EXERCISE BRIEF
Among the records below, find each line that includes the string "objects" and copy it.

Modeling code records
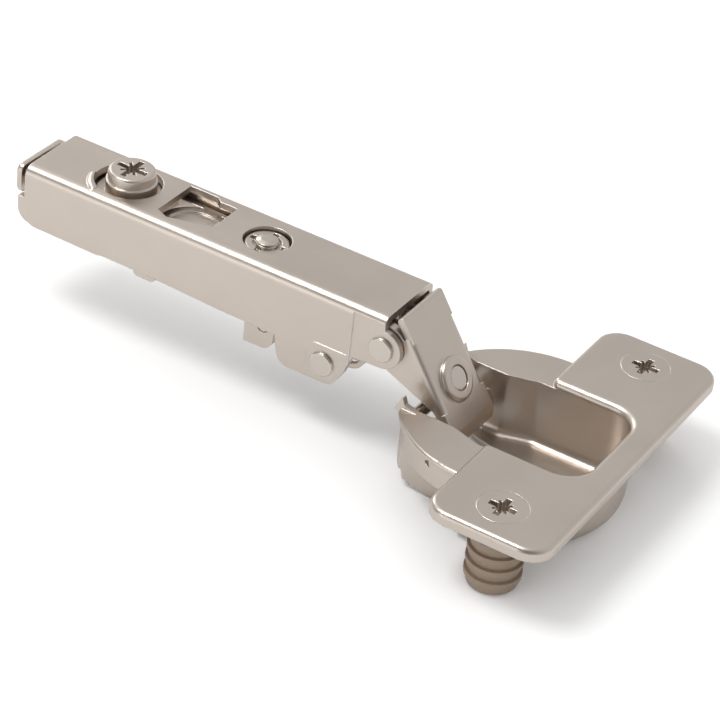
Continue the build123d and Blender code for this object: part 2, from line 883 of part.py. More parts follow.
def cup_screw(side):
    # A countersunk screw, flush with the flange
    y = side * dowel_spacing / 2
    head_height = cup_screw_head - cup_screw_shank
    with BuildPart() as screw:
        with BuildSketch(side_plane(y)):
            with BuildLine():
                Polyline(
                    (0, flange_top),
                    (cup_screw_head, flange_top),
                    (cup_screw_shank, flange_top - head_height),
                    (cup_screw_shank, cup_screw_taper - cup_screw_length),
                    (cup_screw_tip, -cup_screw_length),
                    (0, -cup_screw_length),
                    close=True,
                )
            make_face()
        revolve(axis=Axis((0, y, 0), (0, 0, 1)))
        with BuildSketch(Plane.XY.offset(flange_top)):
            with Locations((0, y)):
                cross_recess(recess_span)
        extrude(amount=-recess_depth, mode=Mode.SUBTRACT)
    return screw


cup_screw_near = cup_screw(-1)
cup_screw_near.part.label = "cup_screw_near"
cup_screw_far = cup_screw(1)
cup_screw_far.part.label = "cup_screw_far"

# Carriage, a channel that slides in the arm
carriage_fall = (carriage_drop_front - carriage_drop_rear) / (carriage_rear - carriage_front)


def carriage_drop(back):
    # Drop of the carriage's top at a distance behind the arm's front
    return carriage_drop_rear + (carriage_rear - back) * carriage_fall


past_tail = carriage_tail + cut_margin
past_front = carriage_front - cut_margin
top_plane = Plane(
    origin=(arm_front - side_screw_back, 0, arm_top - carriage_drop(side_screw_back)),
    x_dir=(1, 0, -carriage_fall),
    z_dir=(carriage_fall, 0, 1),
)
with BuildPart() as carriage:
    with BuildSketch(side_plane(0)):
        with BuildLine():
            Polyline(
                on_arm(carriage_rear, carriage_drop_rear),
                on_arm(carriage_front, carriage_drop_front),
                on_arm(carriage_front, hook_drop),
                on_arm(hook_back, hook_drop),
                on_arm(hook_back, carriage_wall_drop),
                on_arm(tab_front, carriage_wall_drop),
                on_arm(tab_front, tab_drop),
                on_arm(tab_back, tab_drop),
                on_arm(tab_back, carriage_wall_drop),
                on_arm(skirt_front, carriage_wall_drop),
                on_arm(skirt_front, carriage_skirt_drop),
                on_arm(carriage_tail, carriage_skirt_drop),
                on_arm(carriage_tail, lever_slot_drop),
                on_arm(carriage_rear, lever_slot_drop),
                close=True,
            )
        make_face()
        fillet(vertices().group_by(Axis.X)[0].sort_by(Axis.Y)[0], skirt_corner)
        fillet(vertices().group_by(Axis.X)[-1].sort_by(Axis.Y)[0], hook_corner)
        tab_low = arm_top - tab_drop - pick_reach
        fillet(vertices().filter_by_position(Axis.Y, tab_low, tab_low + 2 * pick_reach), tab_corner)
    extrude(amount=carriage_half_width, both=True)
    fillet(carriage.edges().filter_by(Axis((0, 0, 0), top_plane.x_dir)), carriage_bend)
    with BuildSketch(side_plane(0)):
        with BuildLine():
            Polyline(
                on_arm(past_tail, carriage_drop(past_tail) + carriage_sheet),
                on_arm(past_front, carriage_drop(past_front) + carriage_sheet),
                on_arm(past_front, 2 * hook_drop),
                on_arm(past_tail, 2 * hook_drop),
                close=True,
            )
        make_face()
    extrude(amount=carriage_inner, both=True, mode=Mode.SUBTRACT)
    # Tail of the top sheet, over the release lever
    with BuildSketch(top_plane):
        with Locations((side_screw_back - carriage_rear + 1, -carriage_half_width)):
            Rectangle(tail_length + 1, tail_width, align=(Align.MAX, Align.MIN))
        fillet(vertices().group_by(Axis.X)[0], tail_corner)
    extrude(amount=-carriage_sheet)
    # Window under the access hole, round a dished disc
    with BuildSketch(top_plane):
        with Locations((side_screw_back - window_back, -disc_side)):
            Rectangle(window_back - window_front, window_side + disc_side, align=(Align.MIN, Align.MIN))
        fillet(vertices().group_by(Axis.Y)[-1], window_corner)
        with Locations((side_screw_back - disc_back, -disc_side)):
            Circle(disc_radius, mode=Mode.SUBTRACT)
    extrude(amount=2 * carriage_sheet, both=True, mode=Mode.SUBTRACT)
    with BuildSketch(top_plane):
        with Locations((side_screw_back - disc_back, -disc_side)):
            Circle(disc_radius - disc_rim)
            Rectangle(3 * disc_radius, 2 * disc_radius, align=(Align.CENTER, Align.MAX), mode=Mode.SUBTRACT)
    extrude(amount=-disc_dish, mode=Mode.SUBTRACT)
    # Holes for the depth screw, the tilt shoe and the two pins
    with BuildSketch(top_plane):
        with Locations((side_screw_back - depth_screw_back, 0)):
            Circle(depth_neck + running_gap)
        with Locations(((depth_forward - depth_backward) / 2, 0)):
            Rectangle(
                shoe_length + depth_forward + depth_backward + 2 * shoe_gap,
                2 * shoe_half_width + 2 * shoe_gap,
            )
    extrude(amount=3 * carriage_sheet, both=True, mode=Mode.SUBTRACT)
    with BuildSketch(side_plane(0)):
        with Locations(on_arm(hook_pin_back, hook_pin_drop)):
            Circle(hook_pin_radius)
        with Locations(on_arm(lever_pin_back, lever_pin_drop)):
            Circle(lever_pin_radius)
    extrude(amount=arm_width, both=True, mode=Mode.SUBTRACT)
carriage.part.label = "carriage"

hook_pin = pin_across(on_arm(hook_pin_back, hook_pin_drop), hook_pin_radius, carriage_half_width)
hook_pin.part.label = "hook_pin"
release_lever_pin = pin_across(on_arm(lever_pin_back, lever_pin_drop), lever_pin_radius, carriage_half_width)
release_lever_pin.part.label = "release_lever_pin"

# Release lever, a nose at the tail with two hooked ears on its pin
with BuildPart() as release_lever:
    with BuildSketch(Plane.YZ.offset(arm_front - lever_nose_back)):
        with Locations((0, arm_top - (lever_nose_top + lever_nose_bottom) / 2)):
            Rectangle(2 * carriage_half_width, lever_nose_bottom - lever_nose_top)
        fillet(vertices(), lever_corner)
    extrude(amount=lever_nose_back - lever_nose_front)
    fillet(release_lever.faces().sort_by(Axis.X)[0].edges(), lever_edge)
    # Tongue under the tail
    with BuildSketch(side_plane(0)):
        with BuildLine():
            Polyline(
                on_arm(lever_nose_front, tongue_top),
                on_arm(lever_pin_back, lever_pin_drop - lever_ear_radius),
                on_arm(lever_pin_back, lever_pin_drop + lever_ear_radius),
                on_arm(finger_back, finger_drop),
                on_arm(finger_tip_back, finger_tip_drop),
                on_arm(finger_root_back, finger_root_drop),
                on_arm(lever_nose_front, tongue_bottom),
                close=True,
            )
        make_face()
        with Locations(on_arm(lever_pin_back, lever_pin_drop)):
            Circle(lever_ear_radius)
    extrude(amount=lever_half_width, both=True)
    with BuildSketch(side_plane(0)):
        with Locations(on_arm(lever_nose_front - tongue_web, tongue_top + lever_sheet)):
            Rectangle(2 * arm_depth, 2 * arm_depth, align=(Align.MIN, Align.MAX))
        with Locations(on_arm(lever_nose_front - tongue_open, 0)):
            Rectangle(2 * arm_depth, 2 * arm_depth, align=(Align.MIN, Align.MAX))
    extrude(amount=lever_half_width - lever_sheet, both=True, mode=Mode.SUBTRACT)
    with BuildSketch(side_plane(0)):
        with Locations(on_arm(lever_pin_back, lever_pin_drop)):
            Circle(lever_pin_radius + running_gap)
    extrude(amount=arm_width, both=True, mode=Mode.SUBTRACT)
release_lever.part.label = "release_lever"

# Release spring, a coil on the lever's pin
with BuildPart() as release_spring:
    with BuildLine() as spring_path:
        spring_place = on_arm(lever_pin_back, lever_pin_drop)
        release_wire_path = Helix(
            release_pitch,
            release_length,
            release_coil,
            center=(spring_place[0], -release_length / 2, spring_place[1]),
            direction=(0, 1, 0),
        )
    with BuildSketch(Plane(origin=release_wire_path @ 0, z_dir=release_wire_path % 0)):
        Circle(release_wire)
    sweep(path=spring_path.wire())
release_spring.part.label = "release_spring"


def screw_plane(back):
    # The side view's plane with its origin on a screw's axis, at the arm's top
    return Plane(origin=(arm_front - back, 0, arm_top), x_dir=(1, 0, 0), z_dir=(0, -1, 0))


# Depth screw, with a cam collar under the arm and a riveted tail under the carriage
depth_drop = carriage_drop(depth_screw_back)
tail_drop = depth_drop + carriage_sheet + slide_gap
with BuildPart() as depth_screw:
    with BuildSketch(screw_plane(depth_screw_back)):
        with BuildLine():
            Polyline(
                (0, depth_head_top),
                (depth_head_radius, depth_head_top),
                (depth_head_radius, depth_ring_top),
                (depth_ring_radius, depth_ring_top),
                (depth_ring_radius, -depth_collar_drop),
                (depth_collar_radius, -depth_collar_drop),
                (depth_collar_radius, depth_collar_lift - depth_drop),
                (depth_neck, depth_collar_lift - depth_drop),
                (depth_neck, -tail_drop),
                (depth_tail, -tail_drop),
                (depth_tail, -tail_drop - depth_tail_height),
                (0, -tail_drop - depth_tail_height),
                close=True,
            )
        make_face()
    revolve(axis=Axis((arm_front - depth_screw_back, 0, 0), (0, 0, 1)))
    head_edge = depth_screw.faces().sort_by(Axis.Z)[-1].edges()
    fillet(head_edge, depth_head_edge)
    with BuildSketch(Plane.XY.offset(arm_top + depth_head_top)):
        with Locations((arm_front - depth_screw_back, 0)):
            cross_recess(depth_recess_span)
    extrude(amount=-depth_recess_depth, mode=Mode.SUBTRACT)
depth_screw.part.label = "depth_screw"

# Side screw, whose journal is caught in the tilt shoe
shoe_drop = carriage_drop(side_screw_back)
foot_drop = shoe_drop + carriage_sheet + shoe_gap + shoe_flange + slide_gap
with BuildPart() as side_screw:
    with BuildSketch(screw_plane(side_screw_back)):
        with BuildLine():
            Polyline(
                (0, -side_screw_sink),
                (side_screw_radius, -side_screw_sink),
                (side_screw_radius, -side_screw_sink - side_screw_flange),
                (side_screw_journal, -side_screw_sink - side_screw_flange),
                (side_screw_journal, -foot_drop),
                (side_screw_tail, -foot_drop),
                (side_screw_tail, -foot_drop - side_foot_height),
                (0, -foot_drop - side_foot_height),
                close=True,
            )
        make_face()
    revolve(axis=Axis((arm_front - side_screw_back, 0, 0), (0, 0, 1)))
    head_edge = side_screw.faces().sort_by(Axis.Z)[-1].edges()
    chamfer(head_edge, side_screw_edge)
    with BuildSketch(Plane.XY.offset(arm_top - side_screw_sink)):
        with Locations((arm_front - side_screw_back, 0)):
            Circle(side_recess_radius)
            cross_recess(side_recess_span)
    extrude(amount=-side_recess_depth, mode=Mode.SUBTRACT)
    # Stud in the socket, with turned grooves
    stud_outline = [(0, side_stud_top), (side_stud_radius - side_stud_crown, side_stud_top)]
    for count in range(1, side_grooves + 1):
        level = side_stud_top - count * side_groove_pitch
        stud_outline.append((side_stud_radius, level + side_groove_pitch / 2))
        stud_outline.append((side_stud_radius, level + side_groove_pitch / 4))
        stud_outline.append((side_stud_radius - side_groove_depth, level))
    stud_outline.append((side_stud_radius, -side_screw_sink - side_recess_depth))
    stud_outline.append((0, -side_screw_sink - side_recess_depth))
    with BuildSketch(screw_plane(side_screw_back)):
        with BuildLine():
            Polyline(*stud_outline, close=True)
        make_face()
    revolve(axis=Axis((arm_front - side_screw_back, 0, 0), (0, 0, 1)))
side_screw.part.label = "side_screw"

# Tilt shoe, which slides in the carriage's slot and holds the side screw
with BuildPart() as tilt_shoe:
    shoe_bottom = -carriage_sheet - shoe_gap - shoe_flange
    with BuildSketch(top_plane.offset(shoe_bottom)):
        Rectangle(shoe_length, 2 * shoe_half_width)
        fillet(vertices(), shoe_corner)
    extrude(amount=shoe_gap - shoe_bottom)
    for level, height in ((shoe_bottom, shoe_flange), (shoe_gap, shoe_lip_height)):
        with BuildSketch(top_plane.offset(level)):
            Rectangle(shoe_length + 2 * shoe_lip, 2 * (shoe_half_width + shoe_lip))
            fillet(vertices(), shoe_lip_corner)
        extrude(amount=height)
    with BuildSketch(Plane.XY.offset(arm_top)):
        with Locations((arm_front - side_screw_back, 0)):
            Circle(side_screw_journal + shoe_gap)
    extrude(amount=-arm_depth, mode=Mode.SUBTRACT)
tilt_shoe.part.label = "tilt_shoe"

pieces = [
    carriage,
    hook_pin,
    release_lever,
    release_lever_pin,
    release_spring,
    depth_screw,
    side_screw,
    tilt_shoe,
    hinge_arm,
    arm_pin_front,
    arm_pin_rear,
    outer_link,
    link_rivet,
    inner_link,
    closing_spring_near,
    closing_spring_far,
    cup,
    cup_pin_outer,
    cup_pin_inner,
    cup_dowel_near,
    cup_dowel_far,
    cup_screw_near,
    cup_screw_far,
]
os.makedirs("parts", exist_ok=True)
for piece in pieces:
    export_step(piece.part, "parts/" + piece.part.label + ".step")
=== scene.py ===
import json
from math import radians

import bpy
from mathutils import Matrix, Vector


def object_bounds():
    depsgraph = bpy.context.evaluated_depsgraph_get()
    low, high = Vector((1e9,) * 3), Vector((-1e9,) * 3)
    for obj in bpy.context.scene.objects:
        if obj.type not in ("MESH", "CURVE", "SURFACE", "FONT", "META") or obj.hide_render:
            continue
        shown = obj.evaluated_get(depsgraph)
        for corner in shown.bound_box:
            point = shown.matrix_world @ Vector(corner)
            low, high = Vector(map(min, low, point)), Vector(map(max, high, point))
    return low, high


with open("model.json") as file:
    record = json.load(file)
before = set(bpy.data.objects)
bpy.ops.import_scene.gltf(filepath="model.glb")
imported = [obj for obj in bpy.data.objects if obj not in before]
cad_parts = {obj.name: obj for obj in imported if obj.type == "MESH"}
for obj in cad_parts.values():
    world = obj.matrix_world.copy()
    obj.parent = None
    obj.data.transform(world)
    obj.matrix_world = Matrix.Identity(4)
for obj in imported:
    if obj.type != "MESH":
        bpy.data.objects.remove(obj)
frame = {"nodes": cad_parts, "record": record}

bl_info = {
    "name": "Concealed Cup Hinge",
    "version": (1, 0, 0),
    "blender": (4, 5, 0),
    "location": "3D View > Sidebar > Cup Hinge",
    "description": "Dresses the packed cup hinge and sets its stage",
    "category": "Object",
}

cad_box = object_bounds()
nodes = frame["nodes"]

# Grain and clouding of the plating, in waves per metre
grain_along = 500
grain_across = 2600
grain_detail = 3
cloud_scale = 90
cloud_detail = 4
cloud_dark = 0.93
cloud_light = 1.06
grain_height = 0.00002

# Edges painted lighter, partly as rubbed plating and partly as a painted highlight: how
# far they reach in metres, and where the mask starts and is full
edge_reach = 0.00025
edge_samples = 6
edge_starts = 0.995
edge_full = 0.90

# Mould texture of the dowels
pore_scale = 1800
pore_detail = 4
pore_dark = 0.9
pore_light = 1.1
pore_height = 0.00005
pore_strength = 0.25
plastic_roughness = 0.5

# Room that the metal mirrors, by the height and the side that a ray goes to
ceiling_height = 0.75
near_side = -0.7
far_side = 0.1

floor_roughness = 0.9
sensor_width = 36


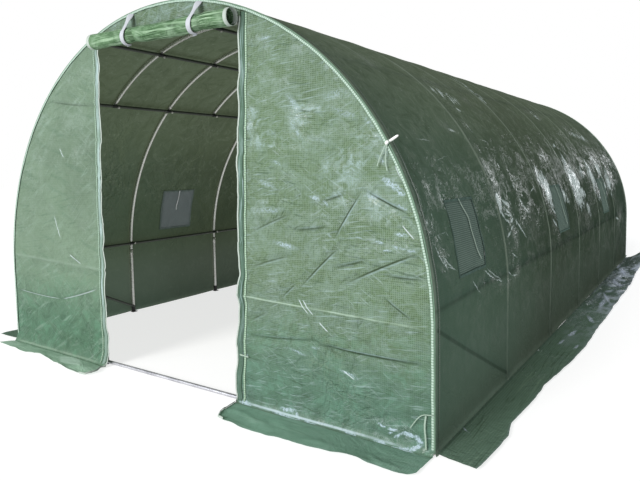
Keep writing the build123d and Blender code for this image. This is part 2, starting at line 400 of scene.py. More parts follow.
def film(name, base, pale, through, share=0.22, weave=0.5, gloss=1.0, crinkle=1.0, spec=0.12, rough=0.5, bump=1.0,
         coat_rough=0.16, glare=(0.5, 0.6, 0.6), glare_amt=0.0, lines_at=(), pitch=0.011, glint_col=(0.62, 0.70, 0.74), creases=(), scratches_and_wrinkle_shading=(), low=None, crest=None, bar=None, near=None, fine_mott=21.0,
         strokes=(), stroke_col=(0.56, 0.66, 0.66), wobble=0.016, broad=False, foil=None):
    """Reinforced film: a fine woven grid under a glossy skin, creased from being folded."""
    n = Nodes(name)
    uv = n.uv()
    x, y, _ = n.split(uv)
    # the scrim: threads both ways, drawn as soft pale lines
    px = n.math("PINGPONG", n.math("MULTIPLY", x, 1.0 / pitch), 0.5)
    py = n.math("PINGPONG", n.math("MULTIPLY", y, 1.0 / pitch), 0.5)
    tx = n.ramp(px, 0.08, 0.34, 1.0, 0.0)
    ty = n.ramp(py, 0.08, 0.34, 1.0, 0.0)
    threads = n.math("MAXIMUM", tx, ty)
    # folding lines: they shape the bump, and the colour below draws them pale as a painted highlight on the crease
    # ridges
    warp = n.new("ShaderNodeVectorMath", operation="MULTIPLY_ADD")
    n.put(warp.inputs[0], n.noise(uv, 3.1, 2.0, 0.5, out=1))
    warp.inputs[1].default_value = (0.16, 0.16, 0.0)
    n.put(warp.inputs[2], uv)
    w = warp.outputs[0]
    warp2 = n.new("ShaderNodeVectorMath", operation="MULTIPLY_ADD")
    n.put(warp2.inputs[0], n.noise(uv, 2.2, 1.0, 0.5, out=1))
    warp2.inputs[1].default_value = (0.05, 0.05, 0.0)
    n.put(warp2.inputs[2], uv)
    crk = n.attr("crinkle")
    ridge1 = n.math("ABSOLUTE", n.math("SUBTRACT", n.noise(w, 7.0, 3.0, 0.62, 0.6), 0.5))
    ridge2 = n.math("ABSOLUTE", n.math("SUBTRACT", n.noise(w, 15.0, 2.0, 0.55, 1.1), 0.5))
    patch = n.noise(uv, 2.3, 2.0, 0.5, 0.3)
    patches = n.math("MULTIPLY", n.ramp(patch, 0.47, 0.66), n.math("MULTIPLY_ADD", crk, 0.9, 0.12, clamp=True))
    lines = n.math("MAXIMUM", n.ramp(ridge1, 0.0, 0.014, 1.0, 0.0), n.math("MULTIPLY", n.ramp(ridge2, 0.0, 0.020, 1.0, 0.0), 0.8))
    lines = n.math("MULTIPLY", lines, patches)
    tone = n.noise(uv, 1.3, 3.0, 0.55, 0.4)
    mott = n.noise(w, 8.5, 4.0, 0.62, 0.5)
    fine = n.noise(uv, 105.0, 3.0, 0.70)
    # colour
    dark = tuple(c * 0.84 for c in base)
    light = tuple(min(1.0, c * 1.14 + 0.004) for c in base)
    col = n.mix(n.ramp(tone, 0.30, 0.70), rgba(*dark), rgba(*light))
    col = n.mix(n.ramp(fine, 0.35, 0.65, 0.0, 0.14 + 0.36 * (glare_amt > 0.6)), col, rgba(*(c * 0.50 for c in base)))
    if glare_amt:
        shine0 = n.attr("shine")
        mott2 = n.noise(w, fine_mott, 5.0, 0.68, 0.9)
        grain = n.noise(uv, 190.0, 1.0, 0.5)
        gm = n.math("ADD", n.math("MULTIPLY", n.ramp(mott, 0.44, 0.58), 0.55), n.math("MULTIPLY", n.ramp(mott2, 0.47, 0.57), 0.55))
        gm = n.math("MULTIPLY", gm, n.math("MULTIPLY_ADD", shine0, 0.75, 0.30, clamp=True))
        gm = n.math("MULTIPLY", gm, n.ramp(grain, 0.30, 0.62, 0.55, 1.15))
        col = n.mix(n.math("MULTIPLY", gm, glare_amt, clamp=True), col, rgba(*glare))
        col = n.mix(n.ramp(mott2, 0.30, 0.47, 0.30 + 0.22 * (glare_amt > 0.6), 0.0), col, rgba(*(c * 0.48 for c in base)))
    glint = n.attr("glint")
    web = n.math("ABSOLUTE", n.math("SUBTRACT", n.noise(w, 46.0, 3.0, 0.65, 1.6), 0.5))
    gweb = n.math("MULTIPLY", n.math("ADD", n.ramp(web, 0.0, 0.040, 1.0, 0.0), n.ramp(n.noise(w, 34.0, 3.0, 0.65, 0.8), 0.54, 0.60, 0.0, 0.45)), glint, clamp=True)
    if low is not None:
        col = n.mix(n.ramp(n.math("MULTIPLY_ADD", n.noise(uv, 2.2, 3.0, 0.55, 0.4), 0.30, y), 3.15 + low[1], 3.15 + low[2], low[3], 0.0), col, rgba(*low[0]))
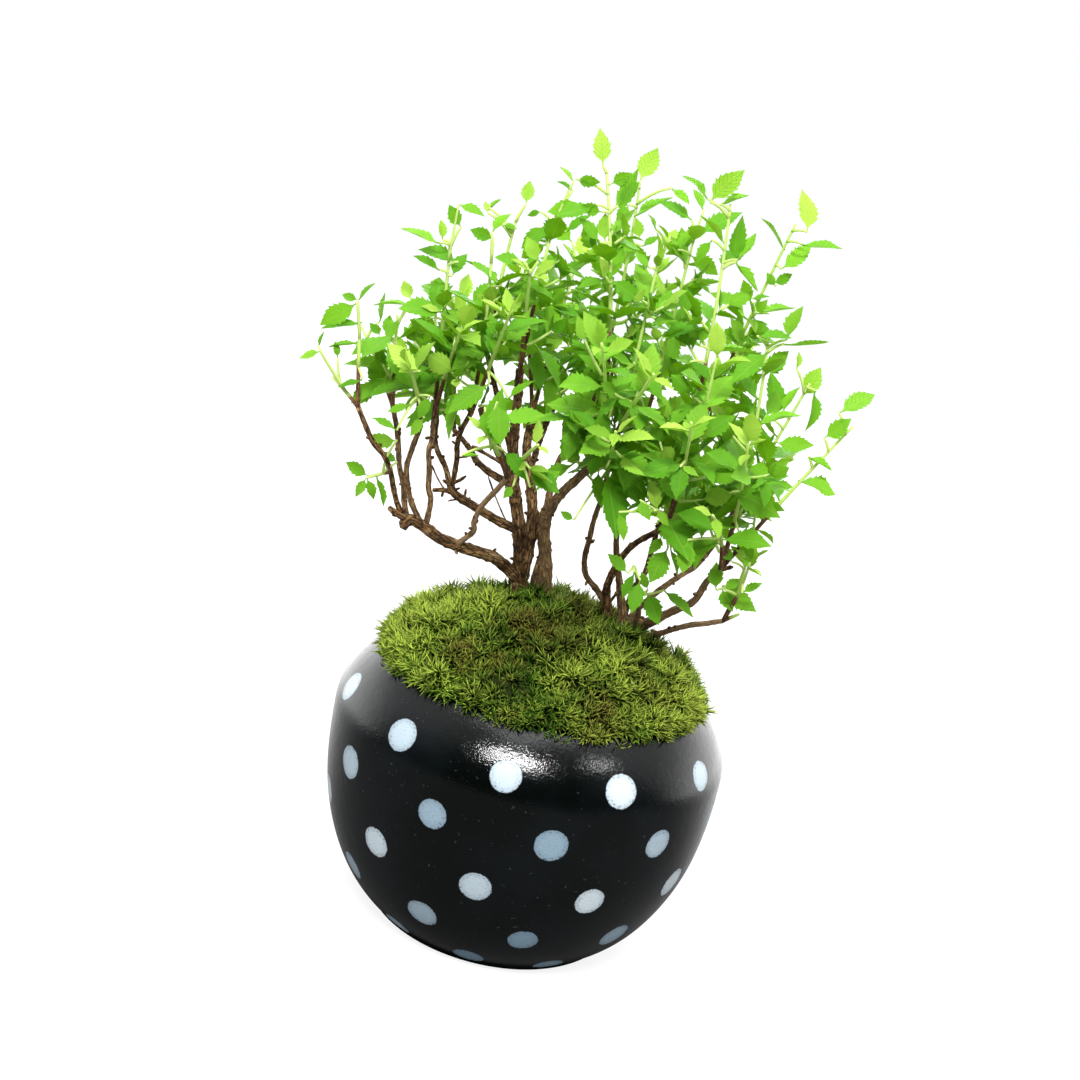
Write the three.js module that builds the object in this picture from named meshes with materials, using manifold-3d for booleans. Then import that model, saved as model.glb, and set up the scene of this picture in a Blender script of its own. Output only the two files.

COMPLETE OUTPUT
    for obj in bpy.context.scene.objects:
before = set(bpy.data.objects)
imported = [obj for obj in bpy.data.objects if obj not in before]
        bpy.data.objects.remove(obj)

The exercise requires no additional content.